We also saw the well, on the premises of the house, which Phule had thrown open to the Dalits. This well is a symbol of Phule’s efforts to bring the Dalits and the OBCs closer.
While we were elated about being witness to a slice of Indian history, we were also saddened by official apathy. There is no security worth speaking of and the official in charge of the upkeep of the house seemed to be treating his work as an unbearable burden. Just beside the house was a Ganesh temple, mocking at Phule’s belief that Brahmanism was the greatest enemy of humanity.
We were getting ready to leave after taking some photographs of the house. There is great dearth of photographs related to Jotirao. That is partly because little has been done to preserve the memories of Jotirao and share them with the rest of the world.
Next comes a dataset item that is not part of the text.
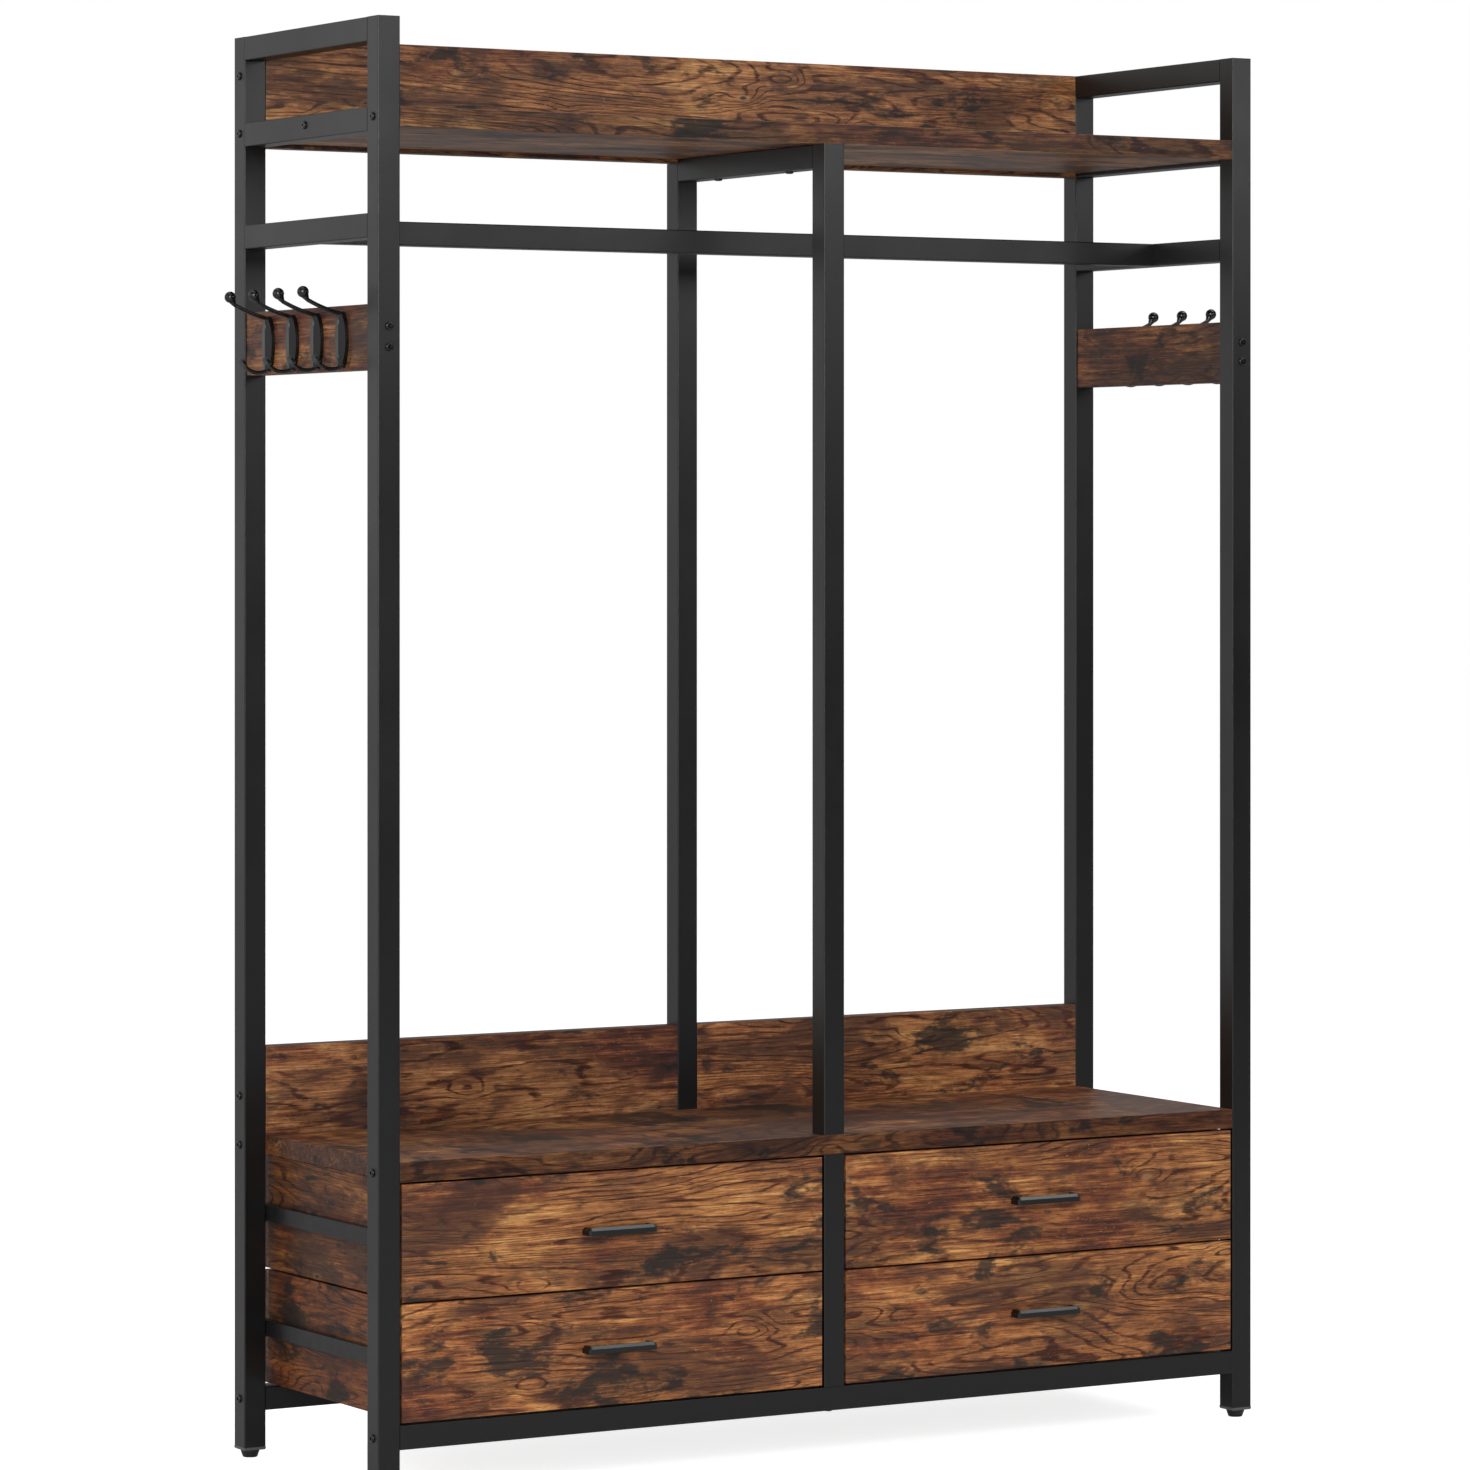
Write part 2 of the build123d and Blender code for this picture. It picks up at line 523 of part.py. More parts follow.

What was interesting was that after we had taken dozens of photographs, our eyes fell on a board that announced that photography was prohibited.
Anyway, we were soon on our way to our next destination. We had a copy of Kavyaphule with us. One of the poems in it is on a flower called champa. The poem is titled “The Golden Champa” and goes like this:
The yellow champa flower
Of bright turmeric colour
This blossoming beauty stands apart
And silently does it steal my heart
Also known as
The Golden Champa
A jewel of nature
To my heart gives pleasure
A charming colour
Pomp and style
Its fragrance does
My mind beguile
Of goodness and truth
The crowning glory
An idol of
Perfect beauty
The colour of turmeric
Attaining one’s goal
And the virtue of sacrifice
Does extol
We had left behind Phulewada, the glowing champa and shining legacy of the Phules.